CAD and scene scripts:
>>>>>

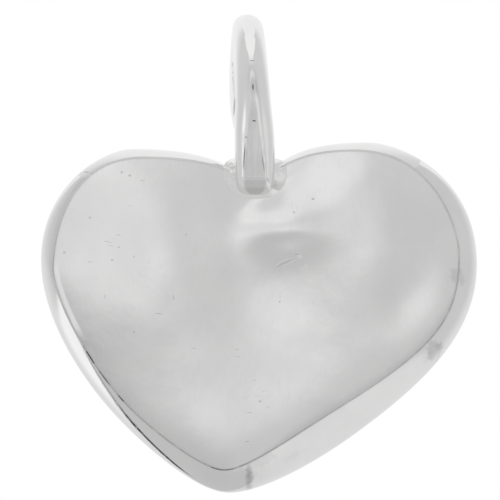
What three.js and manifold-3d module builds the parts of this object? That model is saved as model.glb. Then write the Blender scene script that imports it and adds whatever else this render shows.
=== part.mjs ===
// Hammered heart pendant: a hollow heart raised from sterling silver sheet, with a forged loop to hang it by.
// Millimetres. X runs across the heart, Y from its face to its back, Z up. The origin is the point
// inside the crown of the loop where a chain bears.
// The heart is modelled about its own centre, with its widest girth in the plane Y = 0.

import * as THREE from 'three';
import { mergeVertices } from 'three/addons/utils/BufferGeometryUtils.js';
import Module from 'manifold-3d';

const wasm = await Module();
wasm.setup();

// The heart's own size, from flank to flank and from the right crown to the tip
const heartWidth = 30.05;
const heartHeight = 24.35;

// Hand-drawn outlines, stretched to that size. Each knot has its place, its direction in degrees, and
// how far the curve keeps that direction before and after it. They run from the cleft over the left
// lobe to the tip and back.
const girthKnots = [
  { name: 'cleft', x: -0.1, z: 8.75, angle: 180, before: 1.9, after: 1.9 },
  { name: 'left crown', x: -8.5, z: 10.5, angle: 180, before: 6.2, after: 1.9 },
  { name: 'left flank', x: -14.75, z: 2.8, angle: 270, before: 5.2, after: 3.8 },
  { name: 'lower left side', x: -9.15, z: -8.5, angle: 314, before: 4.3, after: 2.2 },
  { name: 'tip', x: -1.8, z: -13.4, angle: 360, before: 2.2, after: 2.6 },
  { name: 'lower right side', x: 6.55, z: -9.55, angle: 396, before: 1.9, after: 6.6 },
  { name: 'right flank', x: 15.3, z: 2.5, angle: 450, before: 4.7, after: 6.4 },
  { name: 'right crown', x: 7.9, z: 10.95, angle: 540, before: 1.9, after: 6.3 },
];
const faceKnots = [
  { name: 'cleft', x: -0.1, z: 8.05, angle: 180, before: 2.1, after: 1.5 },
  { name: 'left crown', x: -7.7, z: 9.4, angle: 180, before: 5.4, after: 5.5 },
  { name: 'left flank', x: -13.85, z: 1.6, angle: 270, before: 1.8, after: 1.5 },
  { name: 'lower left side', x: -8.6, z: -7.95, angle: 314, before: 4.5, after: 2.0 },
  { name: 'tip', x: -2.1, z: -12.3, angle: 360, before: 1.5, after: 1.5 },
  { name: 'lower right side', x: 5.75, z: -7.95, angle: 392, before: 3.5, after: 8.0 },
  { name: 'right flank', x: 14.0, z: 2.7, angle: 450, before: 4.4, after: 1.5 },
  { name: 'right crown', x: 6.9, z: 9.9, angle: 540, before: 5.6, after: 5.1 },
];
const facetLength = 0.92;
const knotSpread = (axis) => {
  const places = girthKnots.map((knot) => knot[axis]);
  return Math.max(...places) - Math.min(...places);
};
const stretchX = heartWidth / knotSpread('x');
const stretchZ = heartHeight / knotSpread('z');

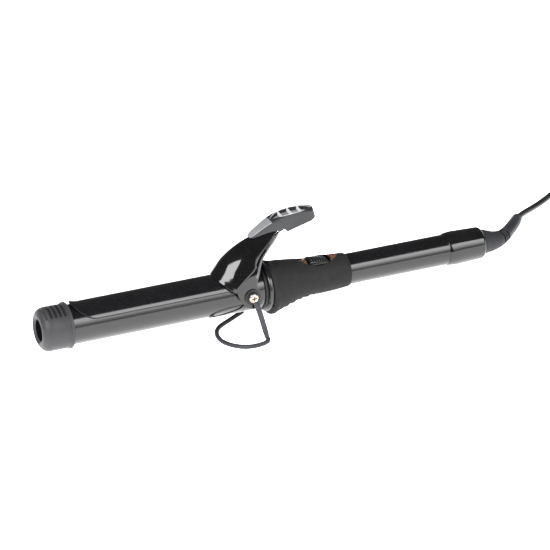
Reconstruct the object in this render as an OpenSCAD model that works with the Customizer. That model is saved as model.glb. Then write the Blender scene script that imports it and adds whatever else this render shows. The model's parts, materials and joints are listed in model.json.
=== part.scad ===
// Curling iron, resting on its wire stand, with its power cord coiled behind it.
// Millimetres. Each piece of the iron is drawn along X with the barrel's axis at Z = 0 and the
// tip towards -X, and place() then sets it down at its resting tilt.

/* [Barrel] */
// Outer radius of the heated barrel
barrel_r = 15.5; // [14.5:0.1:15.5]
// Wall of the barrel tube
barrel_wall = 0.9; // [0.7:0.1:0.9]
// Distance from the neck to the front end of the barrel
barrel_front = 143.1; // [130:0.1:143.1]
// Radius of the cool tip
tip_r = 16.9; // [16.4:0.1:17.4]

/* [Clamp] */
// Thickness of the clamp plate
plate_t = 0.9; // [0.7:0.1:1]
// Half of the angle that the clamp plate wraps round the barrel, in degrees
plate_half_angle = 61; // [50:1:62]
// Thickness of the lever's wall
lever_wall = 1.6; // [1.2:0.1:1.8]
// Radius of the pivot screws' shoulder
pivot_r = 2; // [1.6:0.1:2]
// Running clearance on the pivot
pivot_clearance = 0.05; // [0.03:0.01:0.08]

/* [Stand] */
// Diameter of the stand's wire
wire_d = 3.6; // [2.6:0.1:3.6]

/* [Handle] */
// Outer radius of the handle tube
handle_r = 12.15; // [11.5:0.05:12.15]
// Wall of the handle tube
handle_wall = 2.15; // [1.8:0.05:2.15]
// Distance from the neck to the rear face of the end cap
cap_rear = 202; // [202:1:212]

/* [Cord] */
// Diameter of the power cord
cord_d = 4.8; // [4.4:0.1:5]
// Radius of the coil at the middle of its turns
coil_r = 28.5; // [27:0.5:28.5]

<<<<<

- **What you should do**:
Among the records above, extract exactly the lines from the line with "Reconstruct the object" to the line with "tip_r = 16.9; // [16.4:0.1:17.4]", both lines included, and leave out the rest.

- **Response to this exercise**:
Reconstruct the object in this render as an OpenSCAD model that works with the Customizer. That model is saved as model.glb. Then write the Blender scene script that imports it and adds whatever else this render shows. The model's parts, materials and joints are listed in model.json.
=== part.scad ===
// Curling iron, resting on its wire stand, with its power cord coiled behind it.
// Millimetres. Each piece of the iron is drawn along X with the barrel's axis at Z = 0 and the
// tip towards -X, and place() then sets it down at its resting tilt.

/* [Barrel] */
// Outer radius of the heated barrel
barrel_r = 15.5; // [14.5:0.1:15.5]
// Wall of the barrel tube
barrel_wall = 0.9; // [0.7:0.1:0.9]
// Distance from the neck to the front end of the barrel
barrel_front = 143.1; // [130:0.1:143.1]
// Radius of the cool tip
tip_r = 16.9; // [16.4:0.1:17.4]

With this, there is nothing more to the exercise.